YOUR GOAL: Only the lines starting at the one with "back_limits = (LONG_DIVIDER_Y" and ending at the one with "in imported if" should be copied, exactly and with both ends kept.

DATASET EXTRACT:
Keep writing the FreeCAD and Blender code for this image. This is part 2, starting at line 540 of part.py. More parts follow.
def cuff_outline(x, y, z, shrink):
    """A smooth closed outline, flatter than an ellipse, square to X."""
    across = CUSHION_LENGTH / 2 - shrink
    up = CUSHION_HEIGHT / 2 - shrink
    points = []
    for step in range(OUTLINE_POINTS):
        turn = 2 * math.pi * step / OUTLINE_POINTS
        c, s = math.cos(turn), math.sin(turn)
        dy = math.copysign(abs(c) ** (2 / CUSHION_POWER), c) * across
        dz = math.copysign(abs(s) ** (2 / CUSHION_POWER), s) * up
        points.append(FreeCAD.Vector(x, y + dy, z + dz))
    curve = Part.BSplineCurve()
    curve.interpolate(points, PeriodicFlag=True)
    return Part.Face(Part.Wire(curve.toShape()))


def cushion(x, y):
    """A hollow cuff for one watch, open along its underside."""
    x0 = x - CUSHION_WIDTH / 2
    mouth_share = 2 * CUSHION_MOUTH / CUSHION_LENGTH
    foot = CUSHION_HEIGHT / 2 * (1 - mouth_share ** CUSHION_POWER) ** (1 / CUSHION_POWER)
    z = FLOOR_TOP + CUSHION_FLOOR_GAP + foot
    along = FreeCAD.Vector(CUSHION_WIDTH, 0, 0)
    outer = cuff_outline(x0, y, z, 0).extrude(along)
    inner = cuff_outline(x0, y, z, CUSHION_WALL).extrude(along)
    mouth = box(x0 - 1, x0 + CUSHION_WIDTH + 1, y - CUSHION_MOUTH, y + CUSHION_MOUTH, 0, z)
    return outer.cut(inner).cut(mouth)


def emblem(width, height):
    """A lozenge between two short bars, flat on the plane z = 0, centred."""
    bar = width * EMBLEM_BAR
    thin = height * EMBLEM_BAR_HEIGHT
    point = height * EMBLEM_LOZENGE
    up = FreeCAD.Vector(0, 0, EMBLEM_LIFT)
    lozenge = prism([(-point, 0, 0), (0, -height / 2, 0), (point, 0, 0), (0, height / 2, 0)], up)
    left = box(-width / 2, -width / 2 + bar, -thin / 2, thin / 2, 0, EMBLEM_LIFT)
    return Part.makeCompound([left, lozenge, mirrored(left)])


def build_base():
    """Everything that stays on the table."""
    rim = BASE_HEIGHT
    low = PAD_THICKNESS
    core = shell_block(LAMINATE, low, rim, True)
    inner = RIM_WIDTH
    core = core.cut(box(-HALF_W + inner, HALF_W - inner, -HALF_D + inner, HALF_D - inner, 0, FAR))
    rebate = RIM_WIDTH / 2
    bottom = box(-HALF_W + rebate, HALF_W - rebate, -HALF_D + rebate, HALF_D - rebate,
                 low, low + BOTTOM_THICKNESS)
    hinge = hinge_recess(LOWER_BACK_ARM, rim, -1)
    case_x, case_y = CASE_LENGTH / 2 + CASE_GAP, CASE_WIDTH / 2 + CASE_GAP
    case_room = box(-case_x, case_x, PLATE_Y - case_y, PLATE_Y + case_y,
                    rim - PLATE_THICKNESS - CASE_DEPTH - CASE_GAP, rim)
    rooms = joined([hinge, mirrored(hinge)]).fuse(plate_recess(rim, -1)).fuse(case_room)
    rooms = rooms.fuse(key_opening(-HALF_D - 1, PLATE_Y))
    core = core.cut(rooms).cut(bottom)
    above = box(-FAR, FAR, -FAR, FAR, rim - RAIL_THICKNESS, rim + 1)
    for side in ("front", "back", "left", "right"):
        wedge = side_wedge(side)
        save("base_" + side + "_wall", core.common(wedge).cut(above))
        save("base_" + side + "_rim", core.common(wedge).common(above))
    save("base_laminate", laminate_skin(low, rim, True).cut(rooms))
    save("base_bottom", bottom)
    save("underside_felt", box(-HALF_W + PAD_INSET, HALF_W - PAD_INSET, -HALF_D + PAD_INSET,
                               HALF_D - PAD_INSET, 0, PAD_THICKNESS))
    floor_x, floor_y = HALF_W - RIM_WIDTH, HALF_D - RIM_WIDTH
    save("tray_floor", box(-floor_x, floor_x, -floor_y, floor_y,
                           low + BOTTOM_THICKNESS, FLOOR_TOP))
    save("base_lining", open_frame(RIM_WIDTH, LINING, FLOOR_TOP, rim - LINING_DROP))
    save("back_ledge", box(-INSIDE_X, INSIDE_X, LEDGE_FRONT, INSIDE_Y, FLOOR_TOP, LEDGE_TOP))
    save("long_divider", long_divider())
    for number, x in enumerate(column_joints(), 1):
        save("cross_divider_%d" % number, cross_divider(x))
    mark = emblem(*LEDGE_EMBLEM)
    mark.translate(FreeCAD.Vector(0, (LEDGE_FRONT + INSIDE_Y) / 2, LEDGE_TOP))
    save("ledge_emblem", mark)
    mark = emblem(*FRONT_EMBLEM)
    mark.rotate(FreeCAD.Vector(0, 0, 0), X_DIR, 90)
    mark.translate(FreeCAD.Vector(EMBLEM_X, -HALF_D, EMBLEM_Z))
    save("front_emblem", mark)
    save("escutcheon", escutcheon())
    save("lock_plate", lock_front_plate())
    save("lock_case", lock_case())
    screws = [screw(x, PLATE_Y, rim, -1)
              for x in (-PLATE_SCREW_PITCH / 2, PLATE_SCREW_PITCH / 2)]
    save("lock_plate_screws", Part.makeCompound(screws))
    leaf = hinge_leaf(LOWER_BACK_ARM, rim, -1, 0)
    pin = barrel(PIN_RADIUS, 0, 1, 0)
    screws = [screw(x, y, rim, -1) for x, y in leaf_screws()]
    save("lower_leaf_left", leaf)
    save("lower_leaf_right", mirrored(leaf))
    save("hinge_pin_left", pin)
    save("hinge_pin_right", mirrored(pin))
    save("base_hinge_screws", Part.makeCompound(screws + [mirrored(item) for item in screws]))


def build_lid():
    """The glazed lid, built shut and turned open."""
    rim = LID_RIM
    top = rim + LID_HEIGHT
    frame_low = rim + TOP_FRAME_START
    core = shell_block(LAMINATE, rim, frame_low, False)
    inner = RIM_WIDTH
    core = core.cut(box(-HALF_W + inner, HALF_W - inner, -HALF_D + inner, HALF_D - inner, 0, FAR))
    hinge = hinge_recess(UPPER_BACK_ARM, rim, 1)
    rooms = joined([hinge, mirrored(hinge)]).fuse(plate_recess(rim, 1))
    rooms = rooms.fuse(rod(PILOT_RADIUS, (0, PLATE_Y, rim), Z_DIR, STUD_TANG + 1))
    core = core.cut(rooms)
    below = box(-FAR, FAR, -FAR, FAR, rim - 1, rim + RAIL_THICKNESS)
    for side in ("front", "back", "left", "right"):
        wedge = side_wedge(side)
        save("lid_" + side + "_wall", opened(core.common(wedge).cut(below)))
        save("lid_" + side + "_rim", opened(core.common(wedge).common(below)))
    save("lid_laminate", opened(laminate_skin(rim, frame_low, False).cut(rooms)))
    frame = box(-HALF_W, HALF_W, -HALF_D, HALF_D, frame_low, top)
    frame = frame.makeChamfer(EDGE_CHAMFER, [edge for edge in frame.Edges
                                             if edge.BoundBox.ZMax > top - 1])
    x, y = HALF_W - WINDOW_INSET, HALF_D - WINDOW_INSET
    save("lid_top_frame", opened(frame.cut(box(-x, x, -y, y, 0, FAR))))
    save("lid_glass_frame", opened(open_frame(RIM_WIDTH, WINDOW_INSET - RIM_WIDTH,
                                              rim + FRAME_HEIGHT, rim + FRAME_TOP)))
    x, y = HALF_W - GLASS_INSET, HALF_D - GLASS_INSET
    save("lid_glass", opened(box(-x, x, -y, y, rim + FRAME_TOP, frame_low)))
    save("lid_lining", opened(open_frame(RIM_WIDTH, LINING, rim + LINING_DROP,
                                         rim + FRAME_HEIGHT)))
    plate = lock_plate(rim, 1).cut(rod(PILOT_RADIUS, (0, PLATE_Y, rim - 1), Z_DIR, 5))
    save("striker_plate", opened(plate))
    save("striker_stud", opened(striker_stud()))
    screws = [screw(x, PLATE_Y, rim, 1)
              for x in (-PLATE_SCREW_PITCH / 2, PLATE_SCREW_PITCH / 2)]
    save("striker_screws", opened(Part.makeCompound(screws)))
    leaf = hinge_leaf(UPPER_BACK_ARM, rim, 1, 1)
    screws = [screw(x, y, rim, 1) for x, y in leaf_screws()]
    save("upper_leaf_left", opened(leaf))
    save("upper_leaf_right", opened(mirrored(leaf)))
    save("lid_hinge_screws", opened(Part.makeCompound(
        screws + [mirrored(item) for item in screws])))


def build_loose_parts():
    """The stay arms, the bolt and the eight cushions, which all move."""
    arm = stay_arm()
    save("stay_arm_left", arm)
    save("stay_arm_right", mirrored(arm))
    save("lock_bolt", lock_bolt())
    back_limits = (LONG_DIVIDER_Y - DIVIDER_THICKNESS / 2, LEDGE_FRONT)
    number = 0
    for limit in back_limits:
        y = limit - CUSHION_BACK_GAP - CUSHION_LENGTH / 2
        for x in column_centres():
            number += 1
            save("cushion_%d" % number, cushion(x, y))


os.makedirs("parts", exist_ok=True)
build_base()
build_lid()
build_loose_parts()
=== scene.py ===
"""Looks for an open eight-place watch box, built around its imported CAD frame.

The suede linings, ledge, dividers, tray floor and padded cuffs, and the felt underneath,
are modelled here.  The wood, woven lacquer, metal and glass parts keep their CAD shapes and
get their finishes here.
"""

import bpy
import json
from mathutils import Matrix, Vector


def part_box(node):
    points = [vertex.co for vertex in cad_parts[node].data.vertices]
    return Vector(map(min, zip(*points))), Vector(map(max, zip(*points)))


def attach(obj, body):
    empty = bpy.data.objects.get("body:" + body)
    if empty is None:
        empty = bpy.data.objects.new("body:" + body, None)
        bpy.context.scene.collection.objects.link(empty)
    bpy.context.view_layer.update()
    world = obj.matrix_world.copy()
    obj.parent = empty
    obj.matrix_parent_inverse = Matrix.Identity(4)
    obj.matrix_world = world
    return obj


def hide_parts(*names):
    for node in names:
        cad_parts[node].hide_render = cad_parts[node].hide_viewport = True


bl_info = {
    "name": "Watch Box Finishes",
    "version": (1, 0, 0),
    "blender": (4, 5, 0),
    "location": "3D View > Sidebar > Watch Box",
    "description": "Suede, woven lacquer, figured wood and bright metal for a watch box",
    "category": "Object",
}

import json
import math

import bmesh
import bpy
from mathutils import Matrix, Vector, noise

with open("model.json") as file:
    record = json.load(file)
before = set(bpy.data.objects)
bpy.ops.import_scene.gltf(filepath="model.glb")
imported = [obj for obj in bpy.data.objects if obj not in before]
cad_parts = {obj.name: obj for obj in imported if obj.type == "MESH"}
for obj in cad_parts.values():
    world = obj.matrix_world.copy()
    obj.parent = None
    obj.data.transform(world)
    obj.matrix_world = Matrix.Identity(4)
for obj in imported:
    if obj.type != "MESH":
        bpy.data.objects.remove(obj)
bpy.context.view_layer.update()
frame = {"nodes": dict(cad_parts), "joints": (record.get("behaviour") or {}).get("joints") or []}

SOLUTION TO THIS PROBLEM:
    back_limits = (LONG_DIVIDER_Y - DIVIDER_THICKNESS / 2, LEDGE_FRONT)
    number = 0
    for limit in back_limits:
        y = limit - CUSHION_BACK_GAP - CUSHION_LENGTH / 2
        for x in column_centres():
            number += 1
            save("cushion_%d" % number, cushion(x, y))


os.makedirs("parts", exist_ok=True)
build_base()
build_lid()
build_loose_parts()
=== scene.py ===
"""Looks for an open eight-place watch box, built around its imported CAD frame.

The suede linings, ledge, dividers, tray floor and padded cuffs, and the felt underneath,
are modelled here.  The wood, woven lacquer, metal and glass parts keep their CAD shapes and
get their finishes here.
"""

import bpy
import json
from mathutils import Matrix, Vector


def part_box(node):
    points = [vertex.co for vertex in cad_parts[node].data.vertices]
    return Vector(map(min, zip(*points))), Vector(map(max, zip(*points)))


def attach(obj, body):
    empty = bpy.data.objects.get("body:" + body)
    if empty is None:
        empty = bpy.data.objects.new("body:" + body, None)
        bpy.context.scene.collection.objects.link(empty)
    bpy.context.view_layer.update()
    world = obj.matrix_world.copy()
    obj.parent = empty
    obj.matrix_parent_inverse = Matrix.Identity(4)
    obj.matrix_world = world
    return obj


def hide_parts(*names):
    for node in names:
        cad_parts[node].hide_render = cad_parts[node].hide_viewport = True


bl_info = {
    "name": "Watch Box Finishes",
    "version": (1, 0, 0),
    "blender": (4, 5, 0),
    "location": "3D View > Sidebar > Watch Box",
    "description": "Suede, woven lacquer, figured wood and bright metal for a watch box",
    "category": "Object",
}

import json
import math

import bmesh
import bpy
from mathutils import Matrix, Vector, noise

with open("model.json") as file:
    record = json.load(file)
before = set(bpy.data.objects)
bpy.ops.import_scene.gltf(filepath="model.glb")
imported = [obj for obj in bpy.data.objects if obj not in before]
cad_parts = {obj.name: obj for obj in imported if obj.type == "MESH"}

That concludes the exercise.